Second, it is precisely the US President (or someone from his advisers’ team) who could be a direct or indirect initiator of the extraordinary (because made after 40 years of a ‘pause’) visit of the Prime Minister of Japan in Iran. Consultations on this matter took place between the two leaders by phone just prior to Shinzo Abe's arrival in Tehran, and earlier during President Trump's visit to Japan at the end of May this year. It is a kind of "mission of good offices" possible thanks to a prudent - but at the same time increasingly assertive – Tokyo’s foreign policy. Interestingly, the capital of Japan was visited in the middle of last month - almost right before Trump's visit – by Iran's foreign minister. That visit, however, may also suggest that this is Iran that was the initiator of the Japanese efforts. Anyway, Japan's involvement is a natural part of Prime Minister Shinzo Abe’s foreign policy program called sometimes as "Japan is back". That strategy, however, has its limits, and it is in the case of Iran, the Beijing-Tehran-Moscow partnership, although, frankly speaking, only the Japanese diplomacy can simultaneously talk (even if with a little) chance of success to Tehran and Washington.

Ayatollah Ali Khamenei had officially rejected the ‘negotiation message’ (if there was really any) from President Trump carried by the Prime Minister of Japan, and argued that it is impossible for a "wise and proud nation to negotiate under pressure." That denial is a permanent element of the Iranian diplomacy and results from a "fear of losing face". However, the more important reason for the official rejection of talks with Washington is the feeling that prevails in Iran that a possible new deal - this time with Donald Trump - may end in a failure – similarily to the previous one negotiated with Barack Obama.

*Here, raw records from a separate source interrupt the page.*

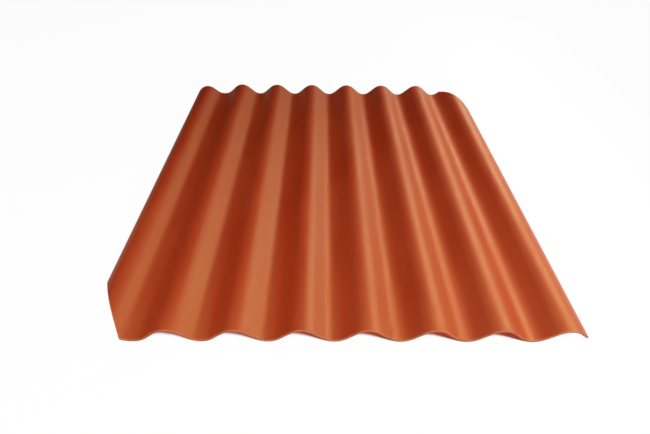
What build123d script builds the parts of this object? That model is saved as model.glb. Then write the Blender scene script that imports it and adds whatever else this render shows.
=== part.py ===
"""Fibre cement roof sheet: one corrugated sheet with eight waves and two mitred corners.

Millimetres. The waves run along Y, from the eaves end (-Y) to the ridge end (+Y), and repeat along X.
The origin is at the middle of the sheet's plan, on the level that the troughs rest on.
"""

from build123d import *
from math import asin, atan2, cos, degrees, hypot, radians, sin, sqrt
import os

# Driving dimensions of the section
WAVES = 8
PITCH = 150.0
WAVE_HEIGHT = 40.0
EDGE_WAVE_HEIGHT = 32.0
THICKNESS = 5.8
BEND_RADIUS = 39.0
LEFT_OVERHANG = 37.0
RIGHT_OVERHANG = 43.0
ARRIS_RADIUS = 1.2

# Driving dimensions of the plan
LENGTH = 1200.0
MITRE_START = 44.0
MITRE_LENGTH = 151.0

# Places and sizes that follow from them
OUTER_RADIUS = BEND_RADIUS + THICKNESS / 2
INNER_RADIUS = BEND_RADIUS - THICKNESS / 2
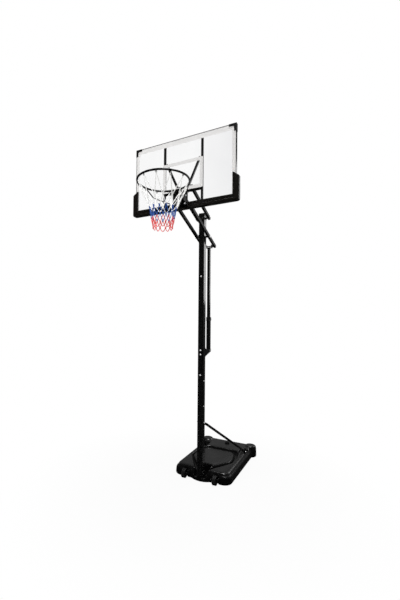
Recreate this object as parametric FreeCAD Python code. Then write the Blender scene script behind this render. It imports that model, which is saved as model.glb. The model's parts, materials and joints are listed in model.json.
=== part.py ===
"""Portable basketball hoop: ballast base on wheels, square pole, parallelogram lift arms, board and sprung rim.

Frame: millimetres, +Z up, origin on the floor under the pole's centre line. The court side, where the ring
hangs, is -Y. Left and right are -X and +X. The board is at its highest setting.
"""
import FreeCAD, Part
import math
import os

Vector = FreeCAD.Vector

X_AXIS = Vector(1, 0, 0)
Y_AXIS = Vector(0, 1, 0)
Z_AXIS = Vector(0, 0, 1)

# ---------------------------------------------------------------- driving dimensions
# Ring and board
ring_top_height = 3050.0
ring_inner_diameter = 457.0
ring_rod_diameter = 18.0
ring_to_board_gap = 150.0
board_width = 1118.0
board_height = 711.0
board_depth = 30.0
board_lip = 5.0
board_bottom_height = 2915.0
board_front_y = -530.0
panel_thickness = 4.0
panel_setback = 1.6
print_thickness = 0.4

# Pole
pole_side = 66.0
pole_corner = 5.0
pole_wall = 2.0
spigot_clearance = 0.4
pole_foot_height = 35.5
lower_seam_height = 1195.0
upper_seam_height = 2310.0
pole_top_height = 3000.0
lower_spigot_foot = 832.0
upper_spigot_foot = 2027.0

# Lift arms
pivot_y = 18.0
lower_pivot_height = 2744.0
upper_pivot_height = 2957.0
arm_length = 505.0
arm_rest_angle = 21.5
arm_tail = 194.0
arm_x = 70.0
arm_width = 25.0
arm_height = 32.0
arm_wall = 1.8
arm_end = 15.0
pin_diameter = 12.0
swing_range = 48.0

# Adjuster behind the pole
adjuster_outer_side = 42.0
adjuster_inner_side = 34.0
adjuster_wall = 2.0
adjuster_foot_height = 1428.0
adjuster_collar_height = 1828.0
adjuster_inner_foot = 1485.0

# Base
base_half_width = 340.0
base_front_y = -12.0
base_rear_y = 1065.0
base_deck_height = 125.0
base_wall = 5.0
wheel_radius = 50.0
wheel_width = 42.0
wheel_x = 184.0
wheel_y = -38.0
wheel_z = 52.0
axle_diameter = 12.0

# Struts
strut_diameter = 28.0
strut_top_height = 642.0
strut_foot_x = 280.0
strut_foot_y = 812.0
strut_pad_height = 92.0

# Bolts
bolt_diameter = 8.0
bolt_clearance = 0.3
running_clearance = 0.05

# ---------------------------------------------------------------- worked-out dimensions
ring_z = ring_top_height - ring_rod_diameter / 2
ring_radius = (ring_inner_diameter + ring_rod_diameter) / 2
ring_y = board_front_y - ring_to_board_gap - ring_inner_diameter / 2
board_top_height = board_bottom_height + board_height
board_back_y = board_front_y + board_depth
panel_front_y = board_front_y + panel_setback
panel_back_y = panel_front_y + panel_thickness
rest_cos = math.cos(math.radians(arm_rest_angle))
rest_sin = math.sin(math.radians(arm_rest_angle))
arm_forward = Vector(0, -rest_cos, rest_sin)
front_pivot_y = pivot_y - arm_length * rest_cos
front_pivot_rise = arm_length * rest_sin
tail_y = pivot_y + arm_tail * rest_cos
tail_z = lower_pivot_height - arm_tail * rest_sin
lowest_angle = swing_range - arm_rest_angle
tail_low_y = pivot_y + arm_tail * math.cos(math.radians(lowest_angle))
adjuster_y = (pivot_y + arm_tail + tail_low_y) / 2
lug_gap = arm_width / 2 + 1.6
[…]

Tehran closely follows the US President's negotiations with the regime in North Korea, and they also do not seem to give much hope for a success of any new agreement between the US and Iran. However, behind the scenes and closed doors, the Iranian regime is fighting for its own survival as well as that of the country's economy. Though, on the other hand, sanctions also reinforce the nationalism of ordinary Iranians. True, they also increase the widespread dissatisfaction in society. Even the Chinese are not able to free Iran from Donald Trump's iron grip as they are pragmatically limiting their business with Tehran. All the more Moscow will not do that. Thus, the mission of Japan's prime minister Shinzo Abe can not be measured according to official declarations and denials, but according to what will happen between the US and Iran this and next year.

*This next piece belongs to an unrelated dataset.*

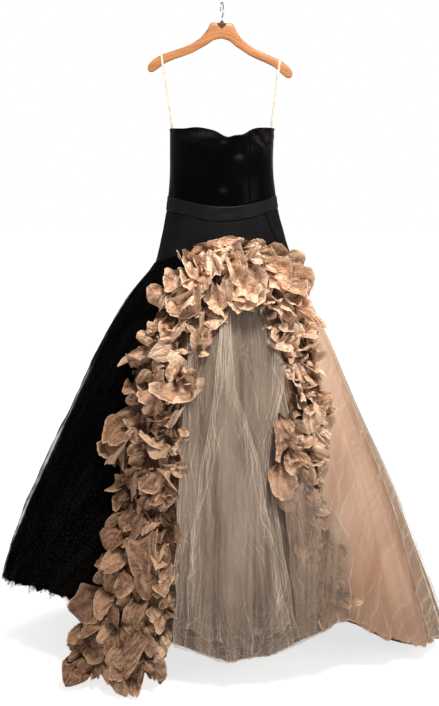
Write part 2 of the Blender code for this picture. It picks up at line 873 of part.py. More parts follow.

And the last point: who might be behind the attacks on tankers with cargo for Japan, conducted during the visit of the Japanese prime minister in Tehran. The options are essentially two: the Iranian Revolutionary Guards, directly reporting to the Supreme Leader, and probably wishing to literally "torpedo" the Japanese efforts, and with it  all hopes for an agreement with America. The second option is that it was done by a different "state actor", strongly interested in the same diplomatic and strategic effect. And there are in the region at least several countries interested in escalating the conflict with Iran. And we should not exclude that possibility either.